— Begin DATASET EXTRACT —

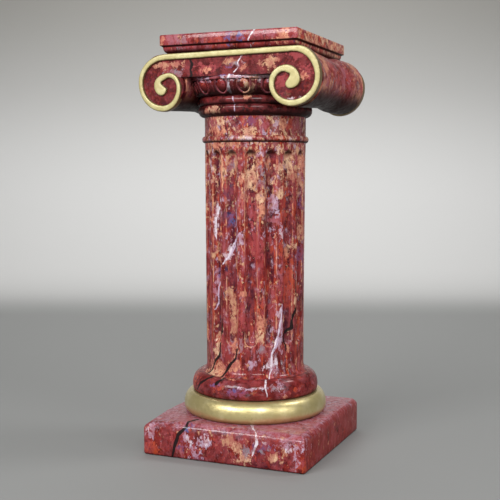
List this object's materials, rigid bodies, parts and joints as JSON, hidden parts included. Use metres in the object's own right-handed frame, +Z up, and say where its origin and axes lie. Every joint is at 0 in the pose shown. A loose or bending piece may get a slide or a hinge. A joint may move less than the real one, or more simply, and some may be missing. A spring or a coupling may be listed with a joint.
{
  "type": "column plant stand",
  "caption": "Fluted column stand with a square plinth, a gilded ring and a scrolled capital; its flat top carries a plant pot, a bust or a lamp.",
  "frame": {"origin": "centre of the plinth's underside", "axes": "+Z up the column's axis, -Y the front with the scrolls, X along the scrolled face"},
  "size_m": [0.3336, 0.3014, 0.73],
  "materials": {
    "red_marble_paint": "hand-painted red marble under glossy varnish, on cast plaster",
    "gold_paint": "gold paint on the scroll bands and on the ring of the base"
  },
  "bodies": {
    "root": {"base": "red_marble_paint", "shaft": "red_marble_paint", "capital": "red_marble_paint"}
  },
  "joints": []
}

— End DATASET EXTRACT —
— Begin DATASET EXTRACT —

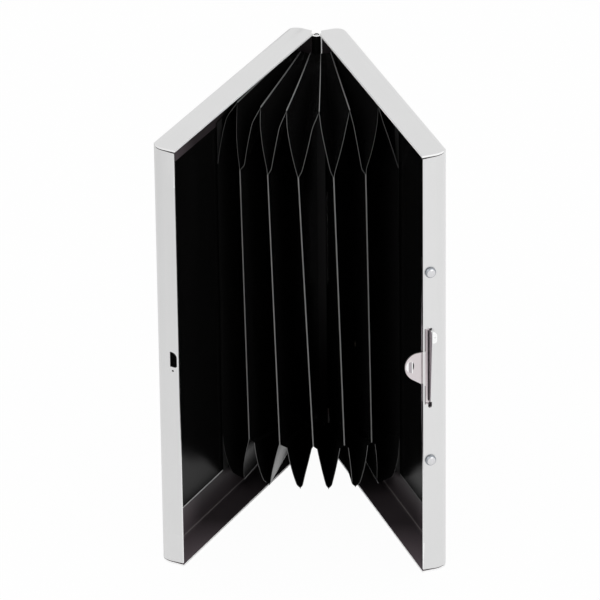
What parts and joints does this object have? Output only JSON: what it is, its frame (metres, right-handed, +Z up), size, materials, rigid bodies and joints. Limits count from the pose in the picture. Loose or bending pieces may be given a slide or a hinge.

— End DATASET EXTRACT —

Go through the preceding material and copy each line that has the word "handed".

List this object's materials, rigid bodies, parts and joints as JSON, hidden parts included. Use metres in the object's own right-handed frame, +Z up, and say where its origin and axes lie. Every joint is at 0 in the pose shown. A loose or bending piece may get a slide or a hinge. A joint may move less than the real one, or more simply, and some may be missing. A spring or a coupling may be listed with a joint.
What parts and joints does this object have? Output only JSON: what it is, its frame (metres, right-handed, +Z up), size, materials, rigid bodies and joints. Limits count from the pose in the picture. Loose or bending pieces may be given a slide or a hinge.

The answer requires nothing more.